Może coś jest ze mną nie tak. Może popełniam wielki błąd, ale nie mogę i nie potrafię odsunąć od siebie pewnej refleksji i odniesień do tego, co mamy dzisiaj, na własnym, polskim gruncie. Nie potrafię skupić się tylko na tragedii Białorusinów, ich przebudzeniu i podjęciu wreszcie skomasowanych działań, których celem życie w państwie, gdzie główną rolę pełnią zasady szeroko pojętej, demokracji.

Patrzę na oburzenie naszych władz, ich troskę o naszych sąsiadów zza wschodniej granicy i co widzę? Polską policję, która sprzedała się za kasę i dowali każdemu, kogo palcem wskaże jej PiS. Widzę tę drobną dziewczynę nad którą pastwi się jakiś funkcjonariusz w cywilu, wyłapywanych uczestników protestu w obronie Margot, już po zakończeniu spotkania i rozwożonych po okolicznych komisariatach. Widzę tego starszego pana, legitymowanego tylko dlatego, że ma koszulkę z napisem „Konstytucja”. Widzę tę opieszałość w prowadzonych sprawach, w których ofiarami są ci, broniący polskiej demokracji, a ich kaci śmieją im się prosto w twarz, bo przecież prokurator Ziobro ich obroni. Widzę przyzwolenie obozu rządzącego na akty nienawiści i agresji, przejazdy furgonetek ze skandalicznymi napisami, chwalenie się „strefami wolnymi od LGBT”, na marsze osiłków, którzy mają zupełnie spaczone rozumienie, czym jest polskość i patriotyzm.

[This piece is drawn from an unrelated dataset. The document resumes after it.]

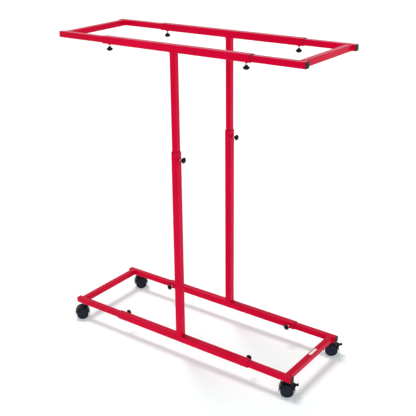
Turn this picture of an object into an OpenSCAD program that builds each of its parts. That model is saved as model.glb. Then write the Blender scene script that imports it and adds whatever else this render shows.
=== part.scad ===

Naprawdę, ten premier, ten prezydent, ta partia rządząca ma prawo teraz dyszeć z oburzenia i nazywać siebie strażnikami demokracji? Może sobie pozwolić na szastanie wielkimi słowami o wolności i prawach obywatelskich? Ci, którzy prowadzą nas coraz szybciej w stronę wyznaniowego państwa autorytarnego mówiąc to, co mówią, wysyłając oczekiwania, by Europa i świat bronił Białorusinów przed Łukaszenką, swoją postawą wobec własnych obywateli, pokazują ile te deklaracje faktycznie znaczą. Pokazują ich mocno ironiczne, pełne hipokryzji, zabarwienie i dla mnie to jest żałosne.

Powtarzam, Łukaszenko niszczył swój kraj od 26 lat. Orban robi to z Węgrami od 10 lat, a prezes Kaczyński zalicza już piąty rok. Cała ta „Trójca” wypłynęła na społecznym niezadowoleniu, obietnicach socjalnych, budowaniu teorii spiskowych o wrogach zewnętrznych oraz wewnętrznych, którzy się czają, wyczekując na odpowiedni moment, by dowalić, wykluczyć i zniszczyć wspólnotę narodową. Lud najpierw uwierzył i nawet nie zauważył, gdy nastąpił ostry skręt w kierunku autorytaryzmu. Opozycja zlekceważyła tych panów, licząc, że łatwo sobie z nimi poradzi, a okazało się, że to oni nieźle swoich oponentów porozstawiali po kątach.

Dzisiaj Białoruś próbuje walczyć o swój honor, godność i prawa obywatelskie. Czy i my będziemy czekać tyle lat, by zatrzymać marsz prezesa ku realizacji najgorszych, polskich koszmarów?

Dzisiaj jestem sercem i duszą z Białorusinami, ale nie mogę się uwolnić od myśli, że mamy ten sam problem do rozwiązania, że tracimy czas i za chwilę znajdziemy się w przysłowiowej, czarnej……

Fakt, teoretycznie mamy lepszą sytuację bo przecież do Białorusi i Węgier nam jeszcze dość daleko, za nami stoi UE, ale czy faktycznie to wystarczy, by czuć się w miarę bezpieczniej?